Given the current state (that can be checked consistently at any point), return an Observable sequence of Action. In your Rx pipeline you can trigger as many side-effects as you want, and every time an Action occurs you can easily notify the observer, that forwards it to the Store.

⚙ Reducer

Reducer is a pure function wrapped in a monoid container, that takes current state and an action to calculate the new state.

The Middleware pipeline can trigger ActionProtocol, and handles both EventProtocol and ActionProtocol. But what they can NOT do is changing the app state. Middlewares have read-only access to the up-to-date state of our apps, but when mutations are required we use the Reducer function. Actually, it's a protocol that requires only one method:

func reduce(_ currentState: StateType, action: Action) -> StateType

Given the current state and an action, returns the calculated state. This function will be executed in the last stage of an action handling, when all middlewares had the chance to modify or improve the action. Because a reduce function is composable monoid and also can be lifted through lenses, it's possible to write fine-grained "sub-reducer" that will handle only a "sub-state", creating a pipeline of reducers.

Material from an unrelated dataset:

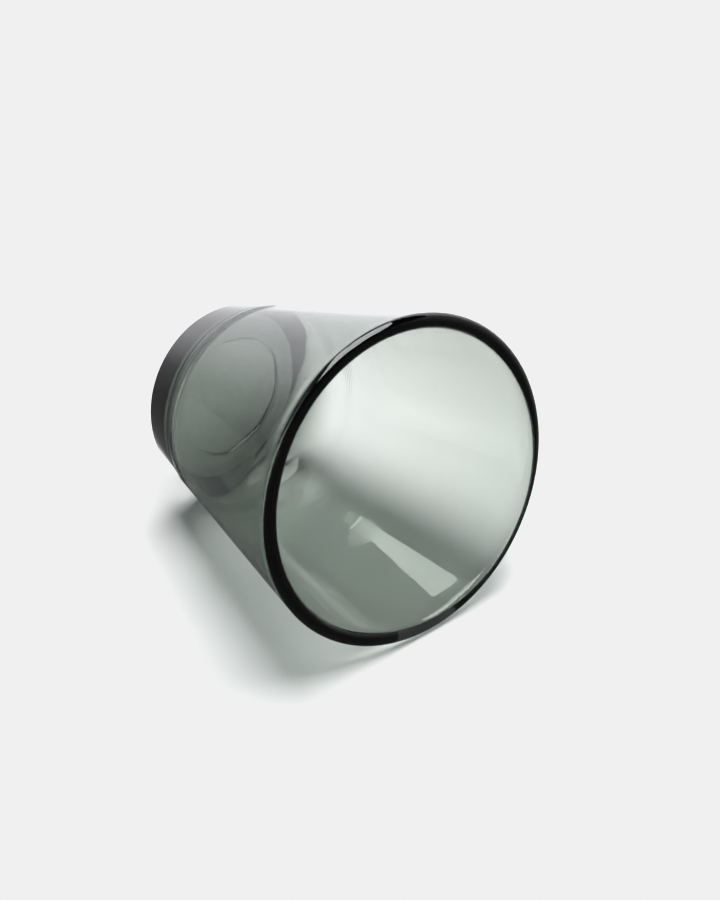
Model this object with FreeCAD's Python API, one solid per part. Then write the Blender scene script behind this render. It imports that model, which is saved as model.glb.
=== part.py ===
import FreeCAD, Part
import math
import os

# A conical drinking tumbler, pressed in one piece of smoked glass.
# Origin: centre of the face it stands on. +Z runs along the axis, up to the mouth. Millimetres.

# Driving dimensions
mouth_diameter = 92.0  # outside, over the rounded lip
height = 84.0  # standing face to the top of the lip
wall_angle = 13.6  # outside of the wall, degrees from the axis
bore_angle = 12.3  # inside of the wall, so that the wall thickens towards the base
lip_radius = 2.1  # the fire-polished lip is a bead, a little thicker than the wall below it
mouth_wall = 3.6  # thickness of the wall just below the bead
bead_blend_radius = 18.0  # hollow round that leads the bore out to the bead
base_thickness = 8.0  # inside floor above the standing face, out by the corner round
bore_corner_radius = 10.0  # between the inside floor and the wall
tip_radius = 17.0  # the plunger's tip sinks the middle of the inside floor, out to this radius
tip_depth = 1.0
tip_slope_width = 1.2  # the step round the tip's mark slopes down over this width
heel_radius = 2.5  # between the standing face and the wall
standing_ring_width = 5.0  # flat ring that the glass stands on
hollow_depth = 0.9  # height of the shallow hollow in the underside, at its centre

# Worked out from the driving dimensions
wall_slope = math.radians(wall_angle)
bore_slope = math.radians(bore_angle)
lip_centre = FreeCAD.Vector(mouth_diameter / 2 - lip_radius, 0, height - lip_radius)
up_the_bore = FreeCAD.Vector(math.sin(bore_slope), 0, math.cos(bore_slope))
into_the_bore = FreeCAD.Vector(-math.cos(bore_slope), 0, math.sin(bore_slope))
bore_line_top = lip_centre + into_the_bore * (mouth_wall - lip_radius)


def on_circle(centre, radius, angle):
    """Point of a circle in the XZ plane, with the angle taken from +X towards +Z."""
    return centre + FreeCAD.Vector(radius * math.cos(angle), 0, radius * math.sin(angle))


def line(start, end):
    return Part.LineSegment(start, end).toShape()


def arc(centre, radius, start, end):
    """Arc in the XZ plane between two angles."""
    ends = [on_circle(centre, radius, angle) for angle in (start, end)]
    middle = on_circle(centre, radius, (start + end) / 2)
    return Part.Arc(ends[0], middle, ends[1]).toShape()


def heel_centre():
    """Centre of the round that touches the standing face and the outside of the wall."""
    foot = lip_centre.x + lip_radius / math.cos(wall_slope) - lip_centre.z * math.tan(wall_slope)
    inset = heel_radius * (1 - math.sin(wall_slope)) / math.cos(wall_slope)
    return FreeCAD.Vector(foot - inset, 0, heel_radius)


def bead_blend():
    """Centre of the hollow round between the bore and the bead, and where it meets the bore."""
    bulge = 2 * lip_radius - mouth_wall
    reach = math.sqrt(bulge * (2 * bead_blend_radius + mouth_wall))
    foot = bore_line_top - up_the_bore * reach
    return foot + into_the_bore * bead_blend_radius, foot


def corner_centre():
    """Centre of the round that touches the inside floor and the inside of the wall."""
    foot = bore_line_top.x - (bore_line_top.z - base_thickness) * math.tan(bore_slope)
    inset = bore_corner_radius * (1 - math.sin(bore_slope)) / math.cos(bore_slope)
    return FreeCAD.Vector(foot - inset, 0, base_thickness + bore_corner_radius)


def underside(heel):
    """Shallow hollow from the axis out to the standing ring, then the ring out to the heel."""
    hollow_radius = heel.x - standing_ring_width
    sphere_radius = (hollow_radius**2 + hollow_depth**2) / (2 * hollow_depth)
    sphere_centre = FreeCAD.Vector(0, 0, hollow_depth - sphere_radius)
    edge_angle = math.acos(hollow_radius / sphere_radius)
    return [
        arc(sphere_centre, sphere_radius, math.pi / 2, edge_angle),
        line(FreeCAD.Vector(hollow_radius, 0, 0), FreeCAD.Vector(heel.x, 0, 0)),
    ]


def outside(heel, lip_end):
    """Heel round, the straight outside of the wall, and the round of the lip in two arcs."""
    wall_foot = on_circle(heel, heel_radius, -wall_slope)
    wall_top = on_circle(lip_centre, lip_radius, -wall_slope)
    return [
        arc(heel, heel_radius, -math.pi / 2, -wall_slope),
        line(wall_foot, wall_top),
        arc(lip_centre, lip_radius, -wall_slope, math.pi / 2),
        arc(lip_centre, lip_radius, math.pi / 2, lip_end),
    ]


def inside(corner, blend, lip_end):
    """Blend below the lip, straight wall, corner round, then the floor with the plunger tip's mark."""
    blend_centre, bore_top = blend
    bore_foot = on_circle(corner, bore_corner_radius, -bore_slope)
    floor_edge = FreeCAD.Vector(corner.x, 0, base_thickness)
    step_top = FreeCAD.Vector(tip_radius + tip_slope_width / 2, 0, base_thickness)
    step_foot = FreeCAD.Vector(tip_radius - tip_slope_width / 2, 0, base_thickness - tip_depth)
    return [
        arc(blend_centre, bead_blend_radius, lip_end - math.pi, -bore_slope),
        line(bore_top, bore_foot),
        arc(corner, bore_corner_radius, -bore_slope, -math.pi / 2),
        line(floor_edge, step_top),
        line(step_top, step_foot),
        line(step_foot, FreeCAD.Vector(0, 0, base_thickness - tip_depth)),
    ]


def tumbler():
    """The whole glass is one section turned about the axis."""
    bottom = FreeCAD.Vector(0, 0, hollow_depth)
    floor = FreeCAD.Vector(0, 0, base_thickness - tip_depth)
    heel = heel_centre()
    blend = bead_blend()
    to_blend = blend[0] - lip_centre
    lip_end = math.atan2(to_blend.z, to_blend.x) % (2 * math.pi)
    section = underside(heel) + outside(heel, lip_end)
    section += inside(corner_centre(), blend, lip_end) + [line(floor, bottom)]
    outline = Part.Wire(Part.__sortEdges__(section))
    return Part.Face(outline).revolve(FreeCAD.Vector(), FreeCAD.Vector(0, 0, 1), 360)


shape = tumbler()
os.makedirs("parts", exist_ok=True)
shape.exportStep("parts/tumbler_glass.step")

box = shape.optimalBoundingBox(False)
print("valid", shape.isValid(), "solids", len(shape.Solids), "volume ml", round(shape.Volume / 1000, 1))
sides = [round(side, 2) for side in (box.XLength, box.YLength, box.ZLength)]
print("size", sides, "base z", round(box.ZMin, 3))
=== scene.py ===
import math

import bmesh
import bpy
from mathutils import Matrix, Vector


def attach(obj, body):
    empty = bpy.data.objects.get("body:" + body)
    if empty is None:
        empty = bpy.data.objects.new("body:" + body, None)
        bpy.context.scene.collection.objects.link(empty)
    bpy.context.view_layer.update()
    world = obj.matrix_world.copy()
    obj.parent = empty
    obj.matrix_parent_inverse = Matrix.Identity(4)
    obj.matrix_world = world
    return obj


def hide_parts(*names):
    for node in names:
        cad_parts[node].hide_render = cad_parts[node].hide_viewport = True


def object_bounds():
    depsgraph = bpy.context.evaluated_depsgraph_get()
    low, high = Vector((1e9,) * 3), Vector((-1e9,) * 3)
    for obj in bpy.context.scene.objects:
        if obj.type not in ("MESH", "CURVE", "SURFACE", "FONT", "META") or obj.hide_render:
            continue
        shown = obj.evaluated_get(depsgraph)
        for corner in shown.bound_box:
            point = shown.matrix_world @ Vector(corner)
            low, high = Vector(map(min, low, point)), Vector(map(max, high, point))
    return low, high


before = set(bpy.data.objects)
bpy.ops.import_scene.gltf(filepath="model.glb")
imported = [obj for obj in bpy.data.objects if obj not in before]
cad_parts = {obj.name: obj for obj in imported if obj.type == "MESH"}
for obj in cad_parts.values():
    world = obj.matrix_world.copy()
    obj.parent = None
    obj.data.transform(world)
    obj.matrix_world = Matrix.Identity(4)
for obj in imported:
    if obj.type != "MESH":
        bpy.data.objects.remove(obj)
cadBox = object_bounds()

mm = 0.001
print("frame loaded, the glass is", round(cadBox[1].z / mm, 1), "mm high")


# one wrapped socket, so that shader maths reads as plain expressions
class Socket:
    def __init__(self, shader, link):
        self.shader = shader
        self.link = link

    def maths(self, operation, first, second):
        return self.shader.node("ShaderNodeMath", {"operation": operation}, {0: first, 1: second})

    def __add__(self, other):
        return self.maths("ADD", self, other)

    def __radd__(self, other):
        return self.maths("ADD", other, self)

    def __mul__(self, other):
        return self.maths("MULTIPLY", self, other)

    def __rmul__(self, other):
        return self.maths("MULTIPLY", other, self)


class Shader:
    def __init__(self, owner):
        owner.use_nodes = True
        self.tree = owner.node_tree
        self.tree.nodes.clear()

    def node(self, kind, settings=None, inputs=None, output=0):
        made = self.tree.nodes.new(kind)
        for name, value in (settings or {}).items():
            if name == "stops":
                while len(made.color_ramp.elements) < len(value):
                    made.color_ramp.elements.new(0.5)
                for element, (place, level) in zip(made.color_ramp.elements, value):
                    element.position = place
                    element.color = (level, level, level, 1)
            else:
                setattr(made, name, value)
        for name, value in (inputs or {}).items():
            if isinstance(value, Socket):
                self.tree.links.new(value.link, made.inputs[name])
            else:
                made.inputs[name].default_value = value
        return Socket(self, made.outputs[output]) if made.outputs else None


glassShape = {
    "wallAngle": 13.6,  # outside of the wall, degrees from the axis
    "boreAngle": 12.3,
    "lipRadius": 2.1 * mm,
    "wallAtMouth": 3.6 * mm,
    "beadBlend": 18.0 * mm,  # round that leads the bore out to the thicker rim
    "baseThickness": 8.0 * mm,
    "boreCornerRadius": 10.0 * mm,
    "tipRadius": 17.0 * mm,  # the tip of the plunger sinks the middle of the bore floor
    "tipDepth": 1.0 * mm,
    "tipSlope": 1.2 * mm,
    "heelRadius": 2.5 * mm,
    "standingRing": 5.0 * mm,
    "hollowDepth": 0.9 * mm,
    "ringZone": 22.0 * mm,  # height of wall above the heel that has close points
    "turns": 320,  # faces round the glass
    "onAxis": 0.001 * mm,  # a point nearer to the axis than this is on it
}
toolMarks = {
    # fine rings left by the mould: foot, pitch, how many, depth
    "outside": ((13.4 * mm, 2.4 * mm, 1, 0.07 * mm), (15.6 * mm, 0.62 * mm, 10, 0.07 * mm)),
    "tipWaves": ((2, 0.012, 0.6), (3, 0.016, 2.1), (5, 0.012, 4.0), (9, 0.007, 1.0), (17, 0.003, 2.0)),
    "waves": ((2, 0.020 * mm, 0.4), (3, 0.016 * mm, 1.9), (5, 0.010 * mm, 3.3), (8, 0.005 * mm, 5.1)),
}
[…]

It's important to understand that reducer is a synchronous operations that calculates a new state without any kind of side-effect, so never add properties to the Reducer structs or call any external function. If you are tempted to do that, please create a middleware. Reducers are also responsible for keeping the consistency of a state, so it's always good to do a final sanity check before changing the state.

Once the reducer function executes, the store will update its single source of truth with the new calculated state, and propagate it to all its observers.